No thank you! A seperate app, that one can run periodically, I can understand, but this shouldn't be part of Software Update. Maybe having it as a menu option on Safari might work. The Safari Software Store... that has potential.
 
Re: Bad idea

Originally posted by peharri
Ok, so in addition to Software update coming up every few days to advise me about applications I have that need updating, this is also going to cause it to come up about applications I don't want or need.

No thank you! A seperate app, that one can run periodically, I can understand, but this shouldn't be part of Software Update. Maybe having it as a menu option on Safari might work. The Safari Software Store... that has potential.

amen to that! i already get enough f#%king spam trying to sell me ****. though this isn't a bad concept, this has to be done in a non-intrusive manner!
 
i keep rereading the rumor and only finding information regarding the ability to purchase. where is everyone getting the idea that unwanted advertising is involved?
 
Ok, so in addition to Software update coming up every few days to advise me about applications I have that need updating, this is also going to cause it to come up about applications I don't want or need.

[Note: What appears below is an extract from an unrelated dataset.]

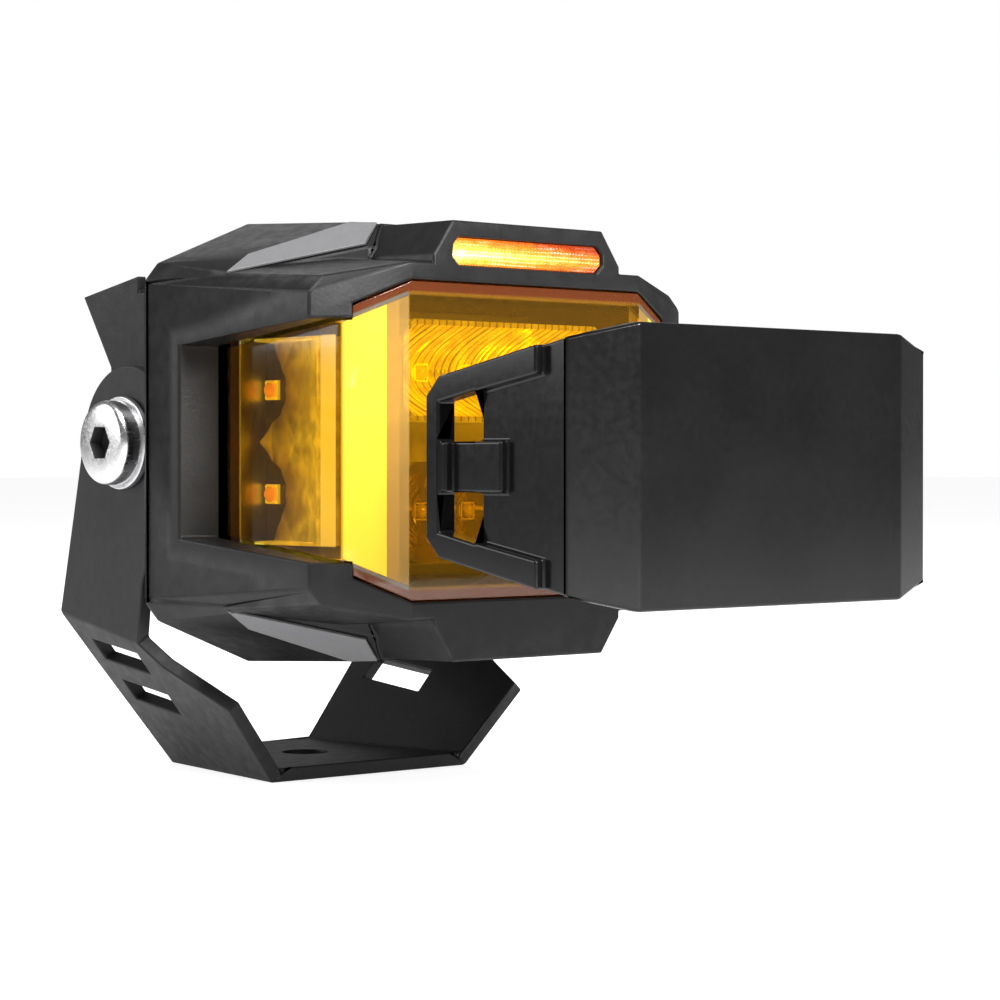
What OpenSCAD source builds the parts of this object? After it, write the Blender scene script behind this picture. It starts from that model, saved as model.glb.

------------------------------------------------

It really boils down to how you interpret the rumour. There are obviously some who assume that the option to purchase software, will mean a whole list of software products being shoved in your face.

I personally assume otherwise, this is a software update utility and I expect to see only available updates for software products already installed on my computer. Don't forget many of these will still need purchasing.

Anything else would simply be chaos. It wouldn't be an update utility at all, it has to work with packages already on your computer, if it didn't the same updates would just keep popping up.

At the very worst I think we might be taken to a "new additions" software page at the apple store, either by clicking a button or closing SU. But to have software you don't use pop up in an update utility, no way.